You can also see that Seveneyes has already succeeded in bringing Victoria into the game (she's in the Black HQ hex). It happened very quickly, and Team White was outnumbered early.
The encounter markers were bright shiny objects that grabbed players’ attention, perhaps more than they were worth. Here you can see that both teams still have a couple of characters deep in their own backfields trying to scoop up encounters. Meanwhile, it doesn’t look like it yet but the middle platter is shaping up to be a killing field.
The cluster of White activity in Team Black’s base is from trying to pin down Victoria so that Princess Sunglow could flip her to Team White. It didn’t work (this time!) because she was able to move to a damaged gate and dismiss herself out of there after trying to repair it. Mr. Catskill was going to take an OpFire shot at her and perhaps even attack her in melee, but the Princess insisted that he leave Victoria unharmed. For his troubles he got a broken nose (2 damage in melee) before Victoria repaired the gate and got the heck out of there.
Here you can see that Ardin Glynn has placed his Hedgehog in a good spot for covering the approach to the Impact platter and Lith’s Lair. Team White was fortunate that the sentinel just damaged opposing characters--it never quite took them out altogether--so its threat persisted through to the end of the game.
By this time Princess Sunglow had talked Team Black’s high gate guards into demolishing the gate again, and there was some back-and-forth in the Alliance key.
Also, Team White looked like it might be trying to get Ironhead McRay to escape for that achievement point (he's in the southeast area of the map in this photo), but for the most part Escape didn’t look like it was going to be a big part of this session. The geography of that middle platter forced characters into confrontation.
Speaking of Ironhead McRay, you can see that he doesn’t really fear Raygun Roger and is trying to get to that Respect 8 modern encounter so he can scoop up the three-card reward. Sure enough, he was able to do that, but Jack Hammer joined the party later and things got ugly.
This is how things looked at the end of the game. A lot is going on at this point.
William Wallace has unleashed Hatchetbeak on Big Herr. Big Herr couldn’t quite reach modern terrain--where he would be completely immune to Hatchetbeak--so he has rendezvoused with Amanda Pierce for some protection.
Team Black has tied things up in the Alliance Labyrinth, and there’s a cluster of characters around its entrance.
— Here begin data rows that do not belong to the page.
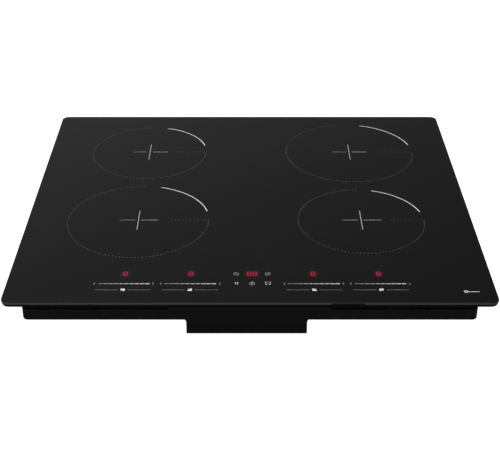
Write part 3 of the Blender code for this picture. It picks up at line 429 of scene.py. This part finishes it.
def lit_finish(name, tone, strength):
    """A lit segment, a little uneven."""
    known = bpy.data.materials.get(name)
    if known:
        return known
    finish, shader, add = blank(name)
    links = shader.id_data.links
    coords = add("ShaderNodeTexCoord").outputs["Object"]
    grain = noise(add, coords, 800.0, 2.0)
    faint = tuple(0.75 * c for c in tone)
    links.new(blend_colours(add, grain, faint, tone), shader.inputs["Emission Color"])
    shader.inputs["Emission Strength"].default_value = strength
    shader.inputs["Base Color"].default_value = (0.02, 0.002, 0.003, 1)
    shader.inputs["Roughness"].default_value = 0.3
    return finish


SLOT_FINISHES = {
    "seal_foam": dict(dark=(0.001,) * 3, light=(0.004,) * 3, grain=900.0, pattern="cells",
                      rough=(0.8, 0.95), relief=0.6, depth=0.3 * MM, specular=0.03),
    "silicone": dict(dark=(0.012,) * 3, light=(0.02,) * 3, grain=120.0, rough=(0.35, 0.5)),
    "case_paint": dict(dark=(0.0055,) * 3, light=(0.0095,) * 3, grain=650.0,
                       rough=(0.45, 0.58), relief=0.5, depth=0.06 * MM, specular=0.11),
    "sump_plastic": dict(dark=(0.006,) * 3, light=(0.0105,) * 3, grain=420.0,
                         rough=(0.42, 0.56), relief=0.35, depth=0.05 * MM, specular=0.11),
    "screw_steel": dict(dark=(0.42, 0.42, 0.4), light=(0.62, 0.62, 0.6), grain=500.0,
                        rough=(0.25, 0.4), metal=1.0),
    "shelf_aluminium": dict(dark=(0.62, 0.62, 0.63), light=(0.76, 0.76, 0.77), grain=90.0,
                            stretch=(14, 1, 1), rough=(0.28, 0.42), metal=1.0),
    "mica": dict(dark=(0.4, 0.33, 0.22), light=(0.62, 0.55, 0.42), grain=160.0,
                 pattern="cells", rough=(0.3, 0.55)),
    "board_green": dict(dark=(0.004, 0.03, 0.012), light=(0.01, 0.06, 0.024), grain=260.0,
                        pattern="cells", rough=(0.2, 0.35), relief=0.1),
    "sink_aluminium": dict(dark=(0.58, 0.58, 0.6), light=(0.7, 0.7, 0.71), grain=120.0,
                           stretch=(1, 12, 1), rough=(0.3, 0.45), metal=1.0),
    "carrier_plastic": dict(dark=(0.52, 0.5, 0.44), light=(0.63, 0.61, 0.55), grain=300.0,
                            rough=(0.5, 0.65)),
    "copper_wire": dict(dark=(0.4, 0.13, 0.05), light=(0.72, 0.32, 0.15), grain=900.0,
                        rough=(0.25, 0.4), metal=1.0, coat=0.4),
    "ferrite": dict(dark=(0.03,) * 3, light=(0.07,) * 3, grain=800.0, rough=(0.55, 0.75)),
    "sensor_white": dict(dark=(0.68, 0.67, 0.62), light=(0.78, 0.77, 0.73), grain=400.0,
                         rough=(0.3, 0.45)),
    "spring_steel": dict(dark=(0.4, 0.4, 0.4), light=(0.56, 0.56, 0.56), grain=500.0,
                         rough=(0.2, 0.35), metal=1.0),
    "fan_black": dict(dark=(0.011,) * 3, light=(0.018,) * 3, grain=350.0, rough=(0.4, 0.5)),
    "motor_steel": dict(dark=(0.36, 0.36, 0.37), light=(0.5, 0.5, 0.51), grain=80.0,
                        stretch=(1, 1, 30), rough=(0.3, 0.45), metal=1.0),
    "choke_green": dict(dark=(0.02, 0.1, 0.055), light=(0.04, 0.17, 0.1), grain=350.0,
                        rough=(0.35, 0.5)),
    "holder_plastic": dict(dark=(0.54,) * 3, light=(0.63,) * 3, grain=300.0,
                           rough=(0.45, 0.6)),
    "display_black": dict(dark=(0.006,) * 3, light=(0.013,) * 3, grain=200.0,
                          rough=(0.12, 0.22), relief=0.05),
    "terminal_plastic": dict(dark=(0.009,) * 3, light=(0.015,) * 3, grain=380.0,
                             rough=(0.45, 0.6), specular=0.3),
    "block_plastic": dict(dark=(0.62, 0.62, 0.6), light=(0.73, 0.73, 0.71), grain=260.0,
                          rough=(0.4, 0.55)),
    "gland_rubber": dict(dark=(0.007,) * 3, light=(0.013,) * 3, grain=300.0,
                         rough=(0.6, 0.75), specular=0.25),
    "clip_steel": dict(dark=(0.42, 0.42, 0.43), light=(0.6, 0.6, 0.61), grain=120.0,
                       stretch=(1, 1, 14), rough=(0.22, 0.38), metal=1.0),
}


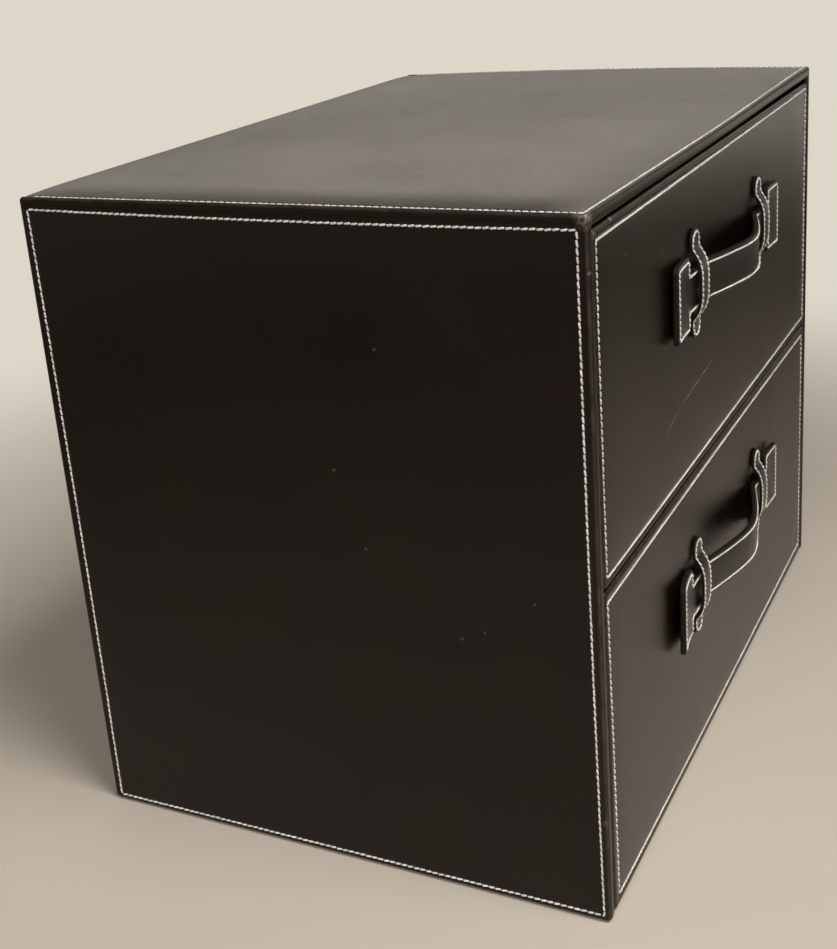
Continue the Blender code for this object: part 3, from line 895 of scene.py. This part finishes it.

William Wallace and Victoria are right in the entryway, and Ardin Glynn has maneuvered next to the crashed starship in order to line up a shot on them with his bazooka. However, a stern look from Princess Sunglow has stayed his hand, allowing Sunglow to move in and convince Victoria to change sides. She had been tempted to flip Wallace instead so that Hatchetbeak would change sides with him, but the odds just weren’t favorable enough.
You can see that Sandman has deployed the Coffee Fiend monument just outside the White base. This let him move to the White prison in one turn and attempt to break Thotus free. Despite his 7 Strength the Sandman failed, but was dismissed closer to its opponents. This would have become more scary in later turns, no doubt.
Finally, far to the southeast Ironhead McRay has managed to take down Raygun Roger although he’s almost finished as well (Ironhead is underneath the blue stone that we used to mark the position of Roger’s dropped items). In the previous turn he used a previously unrevealed halberd to take Roger down to 2 Health, and then in this turn he knocked Roger out with his bare hands. Yori and Jack Hammer are about to finish Ironhead off though.
Both sides agreed that a huge turning-point-that-never-was occurred in mid-game, when Thotus ended his movement just one hex away from being able to use his special ability to OpFire Ironhead McRay or Big Herr into switching teams. One hex made all the difference in the world there.
The Alliance Labyrinth was interesting. I think we would need to have a significantly longer game for it to become decisive in its own right, but just its location made it a center of activity once the teams had run into each other.
All in all, this was a very fun session. Rush missions are well named: things happen quickly and teams are practically forced to collide in the midfield. It’s like a kickoff return in American Football. In any case, we’re getting faster and we’re having as much fun as ever. I can’t wait for our next session!
Combat: White (Thanks to drasher25 for his handy combat achievement player aid)
Team Base: White
Lith’s Lair: tie
Alliance Labyrinth: tie
Encounters: White (11 encounters to 10)
Final Score: Team White wins handily, 3 to 0!
Great review! Love the look of the ipad dual timer, what's it called?
That clock is part of a small app for iPhone or iPad called Gaming Tools. Here's a link to it: https://itunes.apple.com/us/app/gaming-tools/id688265946?mt=.... The clock is really simple, but it's all we needed.
Thanks John, downloaded
Just letting you know that your session reports are being appreciated even a year later.
Are you still playing DoAII as much as you were in '13? If so, you should write another one of these entertaining reports!
Also, I liked reading your comment about the whiskey. I'm glad to hear that I'm not the only one to enjoy a couple of stiff drinks when playing DoAII!
Thanks very much indeed, MacDouglass. We did play a lot of DoAII this year! It has been a couple of months since our last game though, so I'm hoping we can get in another match before the end of the year.
This is probably my group's favorite game (with Bohnanza and Love Letter as strong runners up), so folks are almost always up for a session. The only "problem" is that we get together to game infrequently enough that when we do it turns into a big, fun social occasion. We talk and catch up while playing, and before we know it six hours have passed and we're only on Round 12 or thereabouts.
Not a terrible problem to have, I know.